**Task statement:** Quote exactly the lines between the line containing "Model this object" and the line containing "pot_corner_radius = 48.0", counting those two lines as part of the range. Leave the rest out.

-------- Data shown --------

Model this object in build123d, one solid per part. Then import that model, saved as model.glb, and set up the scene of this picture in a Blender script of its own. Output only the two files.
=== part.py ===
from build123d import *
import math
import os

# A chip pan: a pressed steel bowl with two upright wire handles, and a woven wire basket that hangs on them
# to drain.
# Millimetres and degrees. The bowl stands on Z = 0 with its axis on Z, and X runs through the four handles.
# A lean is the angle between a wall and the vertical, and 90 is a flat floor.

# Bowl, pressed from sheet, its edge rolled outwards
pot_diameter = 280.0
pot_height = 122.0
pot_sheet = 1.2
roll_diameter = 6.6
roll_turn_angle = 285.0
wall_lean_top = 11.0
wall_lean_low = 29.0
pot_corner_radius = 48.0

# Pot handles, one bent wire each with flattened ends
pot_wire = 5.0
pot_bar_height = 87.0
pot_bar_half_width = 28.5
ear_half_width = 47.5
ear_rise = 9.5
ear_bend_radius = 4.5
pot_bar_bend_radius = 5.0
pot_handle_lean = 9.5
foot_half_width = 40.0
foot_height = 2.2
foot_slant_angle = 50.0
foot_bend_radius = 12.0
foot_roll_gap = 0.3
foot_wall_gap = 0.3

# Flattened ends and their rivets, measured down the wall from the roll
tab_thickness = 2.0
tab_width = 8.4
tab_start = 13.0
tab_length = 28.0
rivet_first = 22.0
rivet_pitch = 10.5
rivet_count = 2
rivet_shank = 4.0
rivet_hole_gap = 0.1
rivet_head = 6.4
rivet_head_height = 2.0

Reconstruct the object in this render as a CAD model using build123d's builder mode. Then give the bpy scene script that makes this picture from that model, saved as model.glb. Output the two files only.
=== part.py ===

--------
-------- Data shown --------

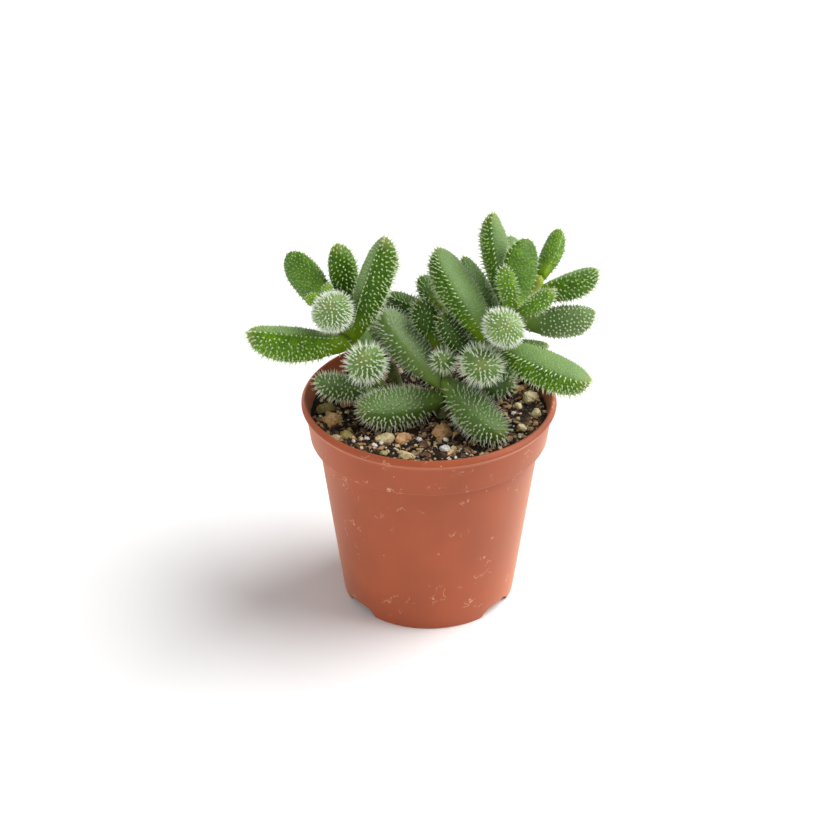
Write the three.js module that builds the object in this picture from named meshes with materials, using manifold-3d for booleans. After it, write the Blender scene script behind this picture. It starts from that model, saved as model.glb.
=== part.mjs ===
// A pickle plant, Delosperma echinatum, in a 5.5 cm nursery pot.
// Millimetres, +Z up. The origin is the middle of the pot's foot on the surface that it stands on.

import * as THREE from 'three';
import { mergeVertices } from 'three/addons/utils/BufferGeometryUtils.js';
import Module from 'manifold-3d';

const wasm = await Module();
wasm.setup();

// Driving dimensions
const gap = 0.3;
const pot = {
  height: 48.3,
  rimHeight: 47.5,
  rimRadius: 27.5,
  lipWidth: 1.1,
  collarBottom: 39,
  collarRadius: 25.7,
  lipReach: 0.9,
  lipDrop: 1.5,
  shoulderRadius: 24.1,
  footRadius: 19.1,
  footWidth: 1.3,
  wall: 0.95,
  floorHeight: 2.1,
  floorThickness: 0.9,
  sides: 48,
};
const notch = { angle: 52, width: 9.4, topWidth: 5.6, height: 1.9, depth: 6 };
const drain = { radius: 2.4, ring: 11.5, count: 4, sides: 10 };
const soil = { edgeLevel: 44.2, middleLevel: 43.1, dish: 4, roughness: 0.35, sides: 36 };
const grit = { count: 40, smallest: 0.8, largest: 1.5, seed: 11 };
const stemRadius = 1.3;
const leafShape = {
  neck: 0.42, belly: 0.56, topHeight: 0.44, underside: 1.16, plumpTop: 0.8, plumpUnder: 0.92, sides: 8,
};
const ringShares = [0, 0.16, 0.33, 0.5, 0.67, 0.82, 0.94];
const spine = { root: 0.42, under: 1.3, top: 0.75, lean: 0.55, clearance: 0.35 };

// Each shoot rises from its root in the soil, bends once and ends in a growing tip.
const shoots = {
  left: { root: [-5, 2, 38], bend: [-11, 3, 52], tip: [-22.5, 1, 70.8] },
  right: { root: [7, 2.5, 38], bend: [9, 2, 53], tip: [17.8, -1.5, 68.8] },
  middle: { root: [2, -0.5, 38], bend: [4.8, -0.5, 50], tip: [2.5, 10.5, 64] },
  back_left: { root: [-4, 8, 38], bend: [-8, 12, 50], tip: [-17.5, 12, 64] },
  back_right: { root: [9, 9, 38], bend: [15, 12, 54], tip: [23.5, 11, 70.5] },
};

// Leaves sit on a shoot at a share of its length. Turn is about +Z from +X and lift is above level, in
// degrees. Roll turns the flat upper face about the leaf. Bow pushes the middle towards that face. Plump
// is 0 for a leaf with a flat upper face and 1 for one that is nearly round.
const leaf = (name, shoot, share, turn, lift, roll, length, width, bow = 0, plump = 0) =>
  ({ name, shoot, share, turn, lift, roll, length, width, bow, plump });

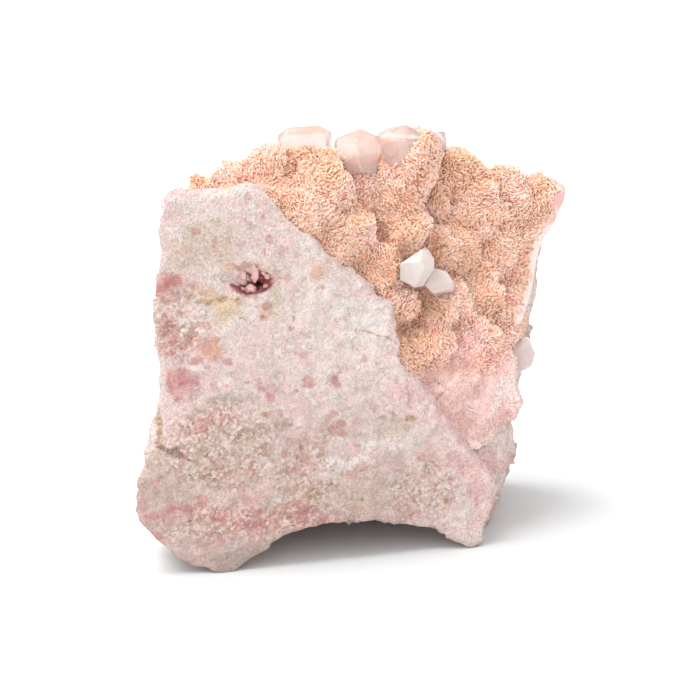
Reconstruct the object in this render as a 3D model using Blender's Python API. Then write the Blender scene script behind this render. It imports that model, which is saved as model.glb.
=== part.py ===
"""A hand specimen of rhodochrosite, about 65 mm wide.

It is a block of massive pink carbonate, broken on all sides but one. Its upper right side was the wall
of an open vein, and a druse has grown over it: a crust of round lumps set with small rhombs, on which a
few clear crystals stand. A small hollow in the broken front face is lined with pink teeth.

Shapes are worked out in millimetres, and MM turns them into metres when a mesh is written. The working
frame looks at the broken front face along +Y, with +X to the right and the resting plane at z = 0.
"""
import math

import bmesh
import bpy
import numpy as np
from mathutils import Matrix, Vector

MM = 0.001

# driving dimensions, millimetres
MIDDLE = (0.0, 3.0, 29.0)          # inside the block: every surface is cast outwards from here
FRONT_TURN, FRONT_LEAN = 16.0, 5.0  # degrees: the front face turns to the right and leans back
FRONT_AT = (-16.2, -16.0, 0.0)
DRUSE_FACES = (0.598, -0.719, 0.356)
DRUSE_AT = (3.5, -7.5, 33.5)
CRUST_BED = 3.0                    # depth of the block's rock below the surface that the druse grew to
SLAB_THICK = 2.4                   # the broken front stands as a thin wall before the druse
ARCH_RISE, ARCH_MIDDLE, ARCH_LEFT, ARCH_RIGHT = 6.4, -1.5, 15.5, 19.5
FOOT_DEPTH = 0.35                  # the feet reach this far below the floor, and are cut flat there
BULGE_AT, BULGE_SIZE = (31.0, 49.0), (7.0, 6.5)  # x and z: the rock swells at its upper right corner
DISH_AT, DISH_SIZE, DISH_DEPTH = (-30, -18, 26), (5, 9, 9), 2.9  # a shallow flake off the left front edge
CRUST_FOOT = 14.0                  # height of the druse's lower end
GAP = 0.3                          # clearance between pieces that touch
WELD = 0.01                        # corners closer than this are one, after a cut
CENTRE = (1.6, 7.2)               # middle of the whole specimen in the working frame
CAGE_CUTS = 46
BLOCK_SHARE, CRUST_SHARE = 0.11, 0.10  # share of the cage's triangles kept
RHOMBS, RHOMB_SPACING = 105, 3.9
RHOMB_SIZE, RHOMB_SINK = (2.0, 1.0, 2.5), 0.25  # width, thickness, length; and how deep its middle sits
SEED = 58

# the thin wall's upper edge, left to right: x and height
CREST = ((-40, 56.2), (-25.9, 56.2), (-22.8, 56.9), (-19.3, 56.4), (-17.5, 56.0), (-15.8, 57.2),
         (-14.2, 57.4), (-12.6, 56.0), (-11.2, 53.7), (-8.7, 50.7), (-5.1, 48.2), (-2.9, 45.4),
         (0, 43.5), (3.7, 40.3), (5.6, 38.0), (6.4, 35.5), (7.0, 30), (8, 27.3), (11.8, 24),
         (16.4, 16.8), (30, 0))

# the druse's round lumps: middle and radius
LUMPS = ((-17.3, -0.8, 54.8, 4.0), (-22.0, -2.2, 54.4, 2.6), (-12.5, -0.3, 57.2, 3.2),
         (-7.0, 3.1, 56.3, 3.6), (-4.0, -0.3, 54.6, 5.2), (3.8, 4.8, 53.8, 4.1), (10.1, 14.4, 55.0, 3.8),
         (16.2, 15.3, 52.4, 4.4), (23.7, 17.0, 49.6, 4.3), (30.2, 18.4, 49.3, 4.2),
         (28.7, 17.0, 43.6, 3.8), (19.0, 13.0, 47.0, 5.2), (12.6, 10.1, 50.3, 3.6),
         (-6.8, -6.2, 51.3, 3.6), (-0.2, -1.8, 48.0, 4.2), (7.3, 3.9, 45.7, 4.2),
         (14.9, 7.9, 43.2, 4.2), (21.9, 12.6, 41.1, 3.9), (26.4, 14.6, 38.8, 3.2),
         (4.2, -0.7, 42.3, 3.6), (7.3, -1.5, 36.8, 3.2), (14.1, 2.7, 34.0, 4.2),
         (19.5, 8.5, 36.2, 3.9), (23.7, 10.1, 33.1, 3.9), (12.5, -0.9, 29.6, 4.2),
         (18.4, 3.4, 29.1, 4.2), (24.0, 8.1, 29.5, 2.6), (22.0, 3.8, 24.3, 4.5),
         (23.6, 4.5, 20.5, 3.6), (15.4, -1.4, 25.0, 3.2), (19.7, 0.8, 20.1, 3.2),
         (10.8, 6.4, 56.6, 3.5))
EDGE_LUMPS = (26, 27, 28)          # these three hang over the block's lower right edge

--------

**Output of the task:**
Model this object in build123d, one solid per part. Then import that model, saved as model.glb, and set up the scene of this picture in a Blender script of its own. Output only the two files.
=== part.py ===
from build123d import *
import math
import os

# A chip pan: a pressed steel bowl with two upright wire handles, and a woven wire basket that hangs on them
# to drain.
# Millimetres and degrees. The bowl stands on Z = 0 with its axis on Z, and X runs through the four handles.
# A lean is the angle between a wall and the vertical, and 90 is a flat floor.

# Bowl, pressed from sheet, its edge rolled outwards
pot_diameter = 280.0
pot_height = 122.0
pot_sheet = 1.2
roll_diameter = 6.6
roll_turn_angle = 285.0
wall_lean_top = 11.0
wall_lean_low = 29.0
pot_corner_radius = 48.0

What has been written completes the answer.